Problem to solve: Everything from the line containing "for name, piece" to the line containing "cad_parts[node].hide_render = cad_parts[node].hide_viewport", both lines included, must be copied exactly; nothing else should be.

Working data:

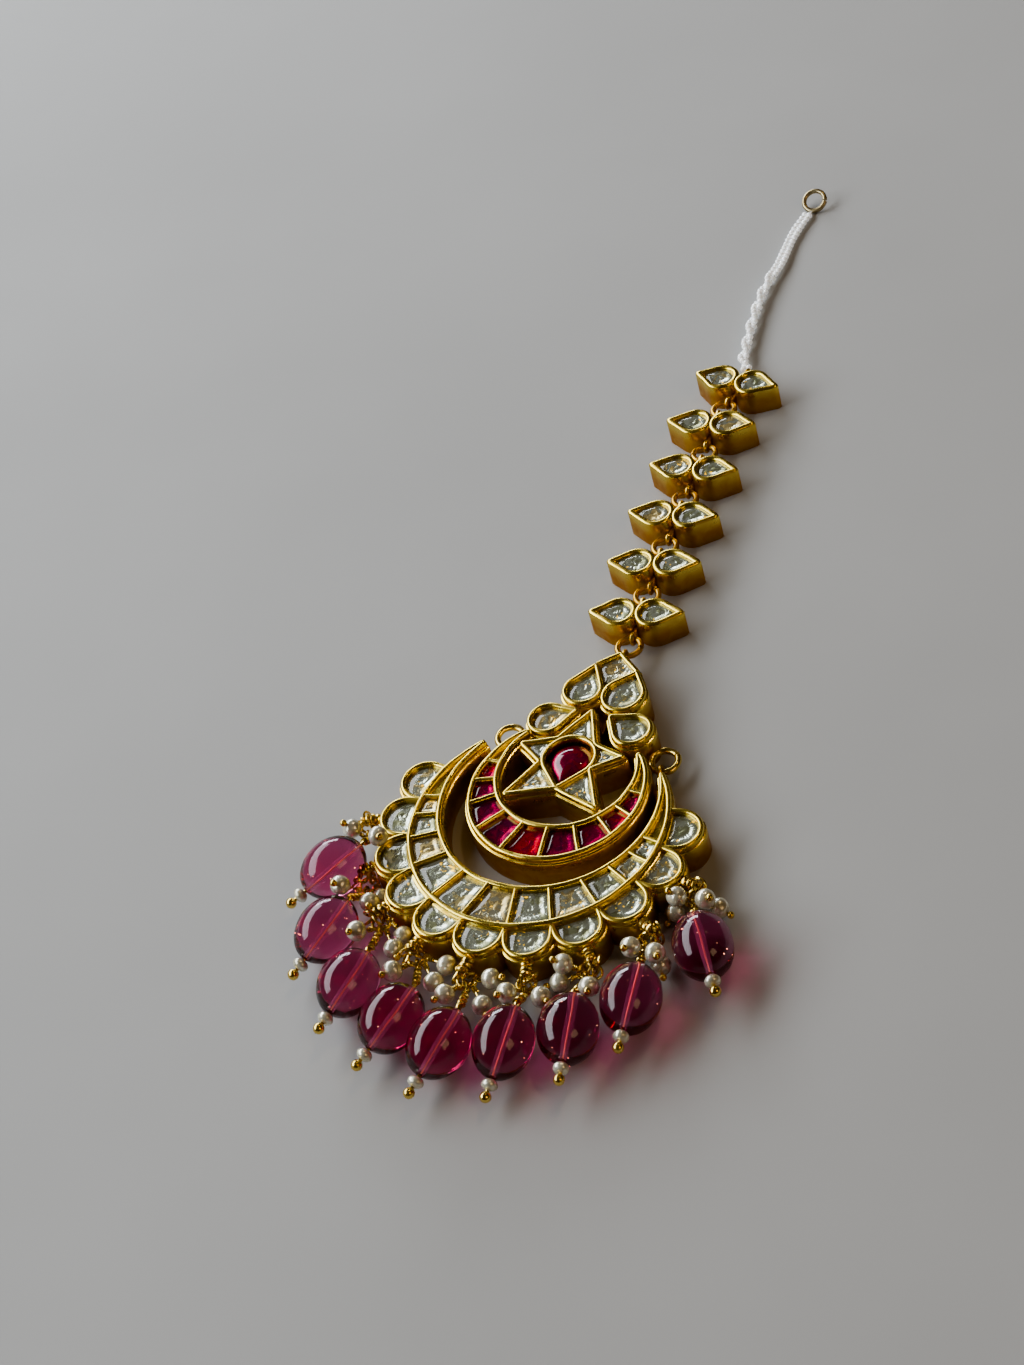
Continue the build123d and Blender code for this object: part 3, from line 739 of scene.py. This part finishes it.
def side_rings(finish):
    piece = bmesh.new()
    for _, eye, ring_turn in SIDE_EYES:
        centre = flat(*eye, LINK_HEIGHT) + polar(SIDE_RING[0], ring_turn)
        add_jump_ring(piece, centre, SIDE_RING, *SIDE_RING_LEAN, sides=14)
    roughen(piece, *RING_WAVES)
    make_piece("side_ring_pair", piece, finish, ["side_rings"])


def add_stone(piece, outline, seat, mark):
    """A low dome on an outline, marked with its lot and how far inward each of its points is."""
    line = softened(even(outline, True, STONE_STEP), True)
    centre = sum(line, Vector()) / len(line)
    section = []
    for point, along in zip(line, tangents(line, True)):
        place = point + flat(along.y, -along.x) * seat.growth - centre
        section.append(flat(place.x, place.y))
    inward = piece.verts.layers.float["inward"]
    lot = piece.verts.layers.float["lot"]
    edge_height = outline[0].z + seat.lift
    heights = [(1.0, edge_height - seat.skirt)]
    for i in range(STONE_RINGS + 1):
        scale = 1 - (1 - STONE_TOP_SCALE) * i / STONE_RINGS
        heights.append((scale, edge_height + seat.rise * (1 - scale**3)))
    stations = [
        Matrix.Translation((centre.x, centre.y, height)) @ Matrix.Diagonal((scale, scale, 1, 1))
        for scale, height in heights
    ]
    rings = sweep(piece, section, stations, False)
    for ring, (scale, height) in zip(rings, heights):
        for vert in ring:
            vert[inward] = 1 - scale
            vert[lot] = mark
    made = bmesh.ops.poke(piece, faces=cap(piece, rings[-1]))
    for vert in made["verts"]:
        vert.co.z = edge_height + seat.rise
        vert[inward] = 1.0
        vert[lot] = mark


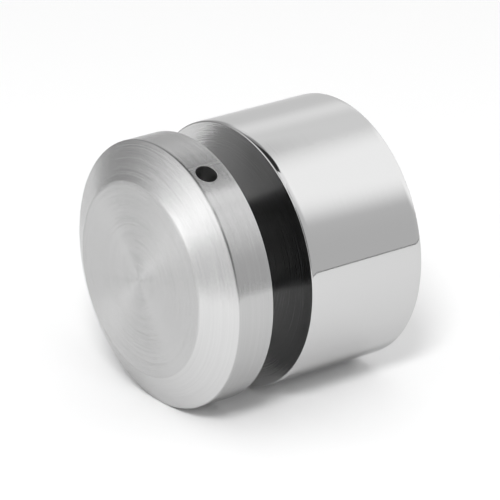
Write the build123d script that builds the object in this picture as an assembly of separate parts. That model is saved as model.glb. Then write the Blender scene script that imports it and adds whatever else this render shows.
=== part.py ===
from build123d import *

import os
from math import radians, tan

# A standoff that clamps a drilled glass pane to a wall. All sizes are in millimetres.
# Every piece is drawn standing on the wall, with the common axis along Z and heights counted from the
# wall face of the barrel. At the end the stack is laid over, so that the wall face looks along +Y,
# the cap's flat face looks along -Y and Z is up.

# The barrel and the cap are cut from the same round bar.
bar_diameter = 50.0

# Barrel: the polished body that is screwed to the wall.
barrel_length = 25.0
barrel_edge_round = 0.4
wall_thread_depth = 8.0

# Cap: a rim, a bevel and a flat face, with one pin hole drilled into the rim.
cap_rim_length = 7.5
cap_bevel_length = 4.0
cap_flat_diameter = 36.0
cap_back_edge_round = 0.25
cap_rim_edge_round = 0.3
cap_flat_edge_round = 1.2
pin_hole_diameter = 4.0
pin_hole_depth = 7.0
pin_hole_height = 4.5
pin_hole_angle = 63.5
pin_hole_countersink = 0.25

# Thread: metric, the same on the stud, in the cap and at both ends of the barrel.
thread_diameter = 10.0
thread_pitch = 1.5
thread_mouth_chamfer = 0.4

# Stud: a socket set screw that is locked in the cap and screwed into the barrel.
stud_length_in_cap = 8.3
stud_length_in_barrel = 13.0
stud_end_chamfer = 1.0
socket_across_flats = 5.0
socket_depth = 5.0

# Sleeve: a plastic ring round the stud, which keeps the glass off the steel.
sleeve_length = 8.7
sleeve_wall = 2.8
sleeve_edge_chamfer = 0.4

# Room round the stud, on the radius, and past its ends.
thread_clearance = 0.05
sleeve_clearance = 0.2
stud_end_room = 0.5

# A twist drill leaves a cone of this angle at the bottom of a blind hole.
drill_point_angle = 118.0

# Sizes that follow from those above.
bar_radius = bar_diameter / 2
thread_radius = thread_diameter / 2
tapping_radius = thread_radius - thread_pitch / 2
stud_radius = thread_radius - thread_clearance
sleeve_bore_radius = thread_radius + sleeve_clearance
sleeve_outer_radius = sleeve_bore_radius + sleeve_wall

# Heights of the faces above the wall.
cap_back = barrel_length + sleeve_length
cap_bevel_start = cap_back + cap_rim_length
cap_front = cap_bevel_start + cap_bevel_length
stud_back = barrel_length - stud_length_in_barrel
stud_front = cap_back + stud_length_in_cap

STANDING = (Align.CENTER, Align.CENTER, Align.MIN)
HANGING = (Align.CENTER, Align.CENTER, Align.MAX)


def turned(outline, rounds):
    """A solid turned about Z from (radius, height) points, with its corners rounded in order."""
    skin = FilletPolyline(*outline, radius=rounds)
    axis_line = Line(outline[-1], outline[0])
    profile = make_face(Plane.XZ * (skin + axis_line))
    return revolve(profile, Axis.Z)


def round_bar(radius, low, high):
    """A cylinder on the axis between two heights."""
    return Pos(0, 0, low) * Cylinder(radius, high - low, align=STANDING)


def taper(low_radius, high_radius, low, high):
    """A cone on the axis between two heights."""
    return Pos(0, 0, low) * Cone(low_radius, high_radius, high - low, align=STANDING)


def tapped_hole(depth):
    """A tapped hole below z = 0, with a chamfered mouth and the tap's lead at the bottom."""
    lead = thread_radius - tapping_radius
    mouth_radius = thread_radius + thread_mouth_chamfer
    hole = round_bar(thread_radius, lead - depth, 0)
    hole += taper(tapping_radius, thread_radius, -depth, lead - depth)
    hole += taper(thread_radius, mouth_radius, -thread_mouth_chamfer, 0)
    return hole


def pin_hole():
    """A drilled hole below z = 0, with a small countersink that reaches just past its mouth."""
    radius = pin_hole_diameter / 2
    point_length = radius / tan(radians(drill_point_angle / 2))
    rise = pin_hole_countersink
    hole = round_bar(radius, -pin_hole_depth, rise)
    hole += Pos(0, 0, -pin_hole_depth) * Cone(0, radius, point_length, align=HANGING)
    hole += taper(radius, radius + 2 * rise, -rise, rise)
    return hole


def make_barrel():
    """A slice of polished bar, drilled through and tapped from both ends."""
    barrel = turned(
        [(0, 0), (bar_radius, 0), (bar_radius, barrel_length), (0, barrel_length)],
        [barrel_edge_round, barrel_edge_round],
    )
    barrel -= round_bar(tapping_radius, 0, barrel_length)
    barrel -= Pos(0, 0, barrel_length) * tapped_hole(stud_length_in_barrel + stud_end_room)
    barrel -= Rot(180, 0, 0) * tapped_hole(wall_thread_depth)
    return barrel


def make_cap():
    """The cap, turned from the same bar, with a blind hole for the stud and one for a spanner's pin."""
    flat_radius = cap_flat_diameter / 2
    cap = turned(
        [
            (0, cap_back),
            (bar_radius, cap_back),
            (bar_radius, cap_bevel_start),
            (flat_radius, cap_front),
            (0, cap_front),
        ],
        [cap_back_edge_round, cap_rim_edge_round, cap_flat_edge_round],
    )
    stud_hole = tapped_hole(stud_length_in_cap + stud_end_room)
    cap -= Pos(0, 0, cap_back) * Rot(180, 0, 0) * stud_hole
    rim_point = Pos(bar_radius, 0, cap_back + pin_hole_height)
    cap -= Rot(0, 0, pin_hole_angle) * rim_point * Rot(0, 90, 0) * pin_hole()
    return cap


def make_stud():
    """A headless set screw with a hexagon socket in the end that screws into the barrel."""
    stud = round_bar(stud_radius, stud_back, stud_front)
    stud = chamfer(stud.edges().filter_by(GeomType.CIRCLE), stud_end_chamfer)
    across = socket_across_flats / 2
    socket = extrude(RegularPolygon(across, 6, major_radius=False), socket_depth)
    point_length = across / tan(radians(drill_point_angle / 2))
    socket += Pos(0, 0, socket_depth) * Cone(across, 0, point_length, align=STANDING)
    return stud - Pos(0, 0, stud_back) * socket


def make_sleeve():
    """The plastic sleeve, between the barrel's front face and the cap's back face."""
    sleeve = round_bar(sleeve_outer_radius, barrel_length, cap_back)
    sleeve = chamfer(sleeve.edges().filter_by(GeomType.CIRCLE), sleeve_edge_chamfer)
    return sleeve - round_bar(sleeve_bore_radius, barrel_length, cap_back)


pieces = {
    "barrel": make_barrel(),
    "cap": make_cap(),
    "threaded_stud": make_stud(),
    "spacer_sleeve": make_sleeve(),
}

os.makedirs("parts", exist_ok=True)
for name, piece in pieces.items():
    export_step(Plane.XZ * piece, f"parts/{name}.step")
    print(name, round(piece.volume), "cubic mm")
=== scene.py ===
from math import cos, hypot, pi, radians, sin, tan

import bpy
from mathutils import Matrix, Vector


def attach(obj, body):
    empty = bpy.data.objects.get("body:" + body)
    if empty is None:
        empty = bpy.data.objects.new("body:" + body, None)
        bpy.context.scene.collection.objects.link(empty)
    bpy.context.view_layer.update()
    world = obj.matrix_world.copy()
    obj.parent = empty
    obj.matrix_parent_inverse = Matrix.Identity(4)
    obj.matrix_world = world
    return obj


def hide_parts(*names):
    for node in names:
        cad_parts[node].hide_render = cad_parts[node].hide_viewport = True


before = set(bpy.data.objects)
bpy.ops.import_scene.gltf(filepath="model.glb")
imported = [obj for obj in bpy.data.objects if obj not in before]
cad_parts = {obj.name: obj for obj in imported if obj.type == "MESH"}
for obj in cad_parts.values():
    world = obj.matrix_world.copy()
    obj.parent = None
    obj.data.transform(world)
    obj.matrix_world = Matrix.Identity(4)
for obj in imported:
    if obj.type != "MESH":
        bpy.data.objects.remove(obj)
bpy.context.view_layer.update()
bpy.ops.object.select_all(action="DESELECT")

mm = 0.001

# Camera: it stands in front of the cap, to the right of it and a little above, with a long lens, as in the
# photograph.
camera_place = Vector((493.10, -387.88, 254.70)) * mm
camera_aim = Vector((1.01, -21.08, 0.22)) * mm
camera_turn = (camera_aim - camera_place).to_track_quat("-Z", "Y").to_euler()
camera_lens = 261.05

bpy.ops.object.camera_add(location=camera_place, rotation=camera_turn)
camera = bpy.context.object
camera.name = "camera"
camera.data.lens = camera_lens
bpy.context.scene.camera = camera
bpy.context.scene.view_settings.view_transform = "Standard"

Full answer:
for name, piece in pieces.items():
    export_step(Plane.XZ * piece, f"parts/{name}.step")
    print(name, round(piece.volume), "cubic mm")
=== scene.py ===
from math import cos, hypot, pi, radians, sin, tan

import bpy
from mathutils import Matrix, Vector


def attach(obj, body):
    empty = bpy.data.objects.get("body:" + body)
    if empty is None:
        empty = bpy.data.objects.new("body:" + body, None)
        bpy.context.scene.collection.objects.link(empty)
    bpy.context.view_layer.update()
    world = obj.matrix_world.copy()
    obj.parent = empty
    obj.matrix_parent_inverse = Matrix.Identity(4)
    obj.matrix_world = world
    return obj


def hide_parts(*names):
    for node in names:
        cad_parts[node].hide_render = cad_parts[node].hide_viewport = True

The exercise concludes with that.